O fortalecimento do Poder Judiciário corresponde aos anseios de uma sociedade democrática. No caso que estamos examinando, houve antes um fortalecimento da cúpula do Poder Judiciário do que um fortalecimento do próprio Judiciário como um todo. Seria equivocado antecipar uma tendência para as questões que, eventualmente, possam demandar uma decisão do STF, contudo, parece cada vez mais claro que, diante das enormes repercussões políticas, econômicas e sociais das questões ambientais que elas necessitem cada vez mais de decisões uniformes e que possam ter validade para uma base territorial mais ampla e, até mesmo, nacional.
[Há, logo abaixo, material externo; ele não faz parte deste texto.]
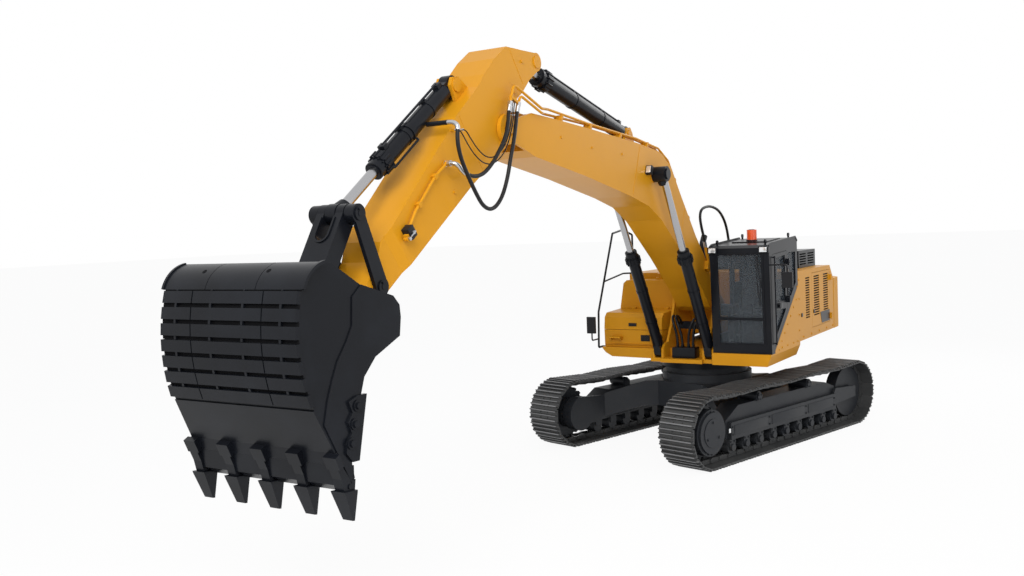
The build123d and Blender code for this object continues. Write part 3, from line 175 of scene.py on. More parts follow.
YELLOW = (0.62, 0.275, 0.010)
CHARCOAL = (0.0050, 0.0058, 0.0082)
finishes = {
    "yellow_paint": surface("yellow_paint", YELLOW, 0.34, shine=0.14, grain=0.05, grain_scale=160,
                            dust_colour=(0.56, 0.250, 0.014), spread=0.40),
    "counterweight_iron": surface("counterweight_iron", YELLOW, 0.40, shine=0.14, grain=0.16,
                                  grain_scale=60, dust_colour=(0.55, 0.245, 0.016), spread=0.40),
    "charcoal_paint": surface("charcoal_paint", CHARCOAL, 0.30, shine=0.17, grain=0.10, grain_scale=110,
                              dust_colour=(0.011, 0.013, 0.018), spread=0.7),
    "black_paint": surface("black_paint", (0.006, 0.006, 0.007), 0.32, shine=0.22, grain=0.06),
    "track_steel": surface("track_steel", (0.052, 0.053, 0.054), 0.46, metal=0.3, shine=0.4, grain=0.35,
                           grain_scale=45, dust=0.70, dust_height=1.2, dust_colour=(0.098, 0.098, 0.096)),
    "engine_grey": surface("engine_grey", (0.05, 0.05, 0.053), 0.6, metal=0.3),
    "rod_chrome": surface("rod_chrome", (0.42, 0.42, 0.43), 0.24, metal=1.0),
    "window_glass": surface("window_glass", (0.10, 0.12, 0.14), 0.03, shine=0.4),
    "seat_fabric": surface("seat_fabric", (0.024, 0.026, 0.030), 0.9, grain=0.5, grain_scale=400),
    "beacon_orange": surface("beacon_orange", (0.88, 0.10, 0.015), 0.25, coat=0.4),
    "mirror_black": surface("mirror_black", (0.012, 0.012, 0.014), 0.42, shine=0.2, grain=0.15,
                            grain_scale=300),
    "hose_rubber": surface("hose_rubber", (0.008, 0.008, 0.009), 0.48, shine=0.25, grain=0.25,
                           grain_scale=260),
}
GLASS_COVER = 0.22
glass = finishes["window_glass"].node_tree.nodes["Principled BSDF"]
glass.inputs["Alpha"].default_value = GLASS_COVER
bright_steel = surface("bright_steel", (0.50, 0.51, 0.53), 0.30, metal=1.0, grain=0.05)
worn_steel = surface("worn_steel", (0.20, 0.20, 0.205), 0.42, metal=0.7, grain=0.2)
lamp_lens = surface("lamp_lens", (0.80, 0.81, 0.82), 0.14, metal=0.6)
reflector = surface("reflector", (0.80, 0.81, 0.82), 0.25)
# Flat black for painted shade: sheets set inside holes, gaps and slots stand for the shade there
painted_shade_black = surface("painted_shade_black", (0.004, 0.004, 0.005), 0.8, shine=0.1)

undercarriage_paint = surface("undercarriage_paint", (0.016, 0.018, 0.022), 0.45, shine=0.25, grain=0.2,
                              grain_scale=80, dust=0.6, dust_height=1.1, dust_colour=(0.055, 0.055, 0.055))
LOW_NODES = {"carbody", "track_frame_left", "track_frame_right", "idler_left", "idler_right", "sprocket_left",
             "sprocket_right", "motor_guard_left", "motor_guard_right"}
slot_of = {row["node"]: row["material_slot"] for row in frame["record"]["subparts"]}
for node, thing in frame["nodes"].items():
    thing.data.materials.clear()
    thing.data.materials.append(undercarriage_paint if node in LOW_NODES else finishes[slot_of[node]])


SHARP_FROM = math.radians(35.0)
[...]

Isto se demonstra pela intensa movimentação entre os especialistas pela produção de um Código de Processo Coletivo que, necessariamente, contemplaria as questões referentes à abrangência de decisões em casos de lesão generalizada e multi-localizada.

1 “As decisões definitivas de mérito, proferidas pelo Supremo Tribunal Federal, nas ações diretas de inconstitucionalidade e nas ações declaratórias de constitucionalidade produzirão eficácia contra todos e efeito vinculante, relativamente aos demais órgãos do Poder Judiciário e à administração pública direta e indireta, nas esferas federal, estadual e municipal.”

2 § 3º Do ato administrativo ou decisão judicial que contrariar a súmula aplicável ou que indevidamente a aplicar, caberá reclamação ao Supremo Tribunal Federal que, julgando-a procedente, anulará o ato administrativo ou cassará a decisão judicial reclamada, e determinará que outra seja proferida com ou sem a aplicação da súmula, conforme o caso.”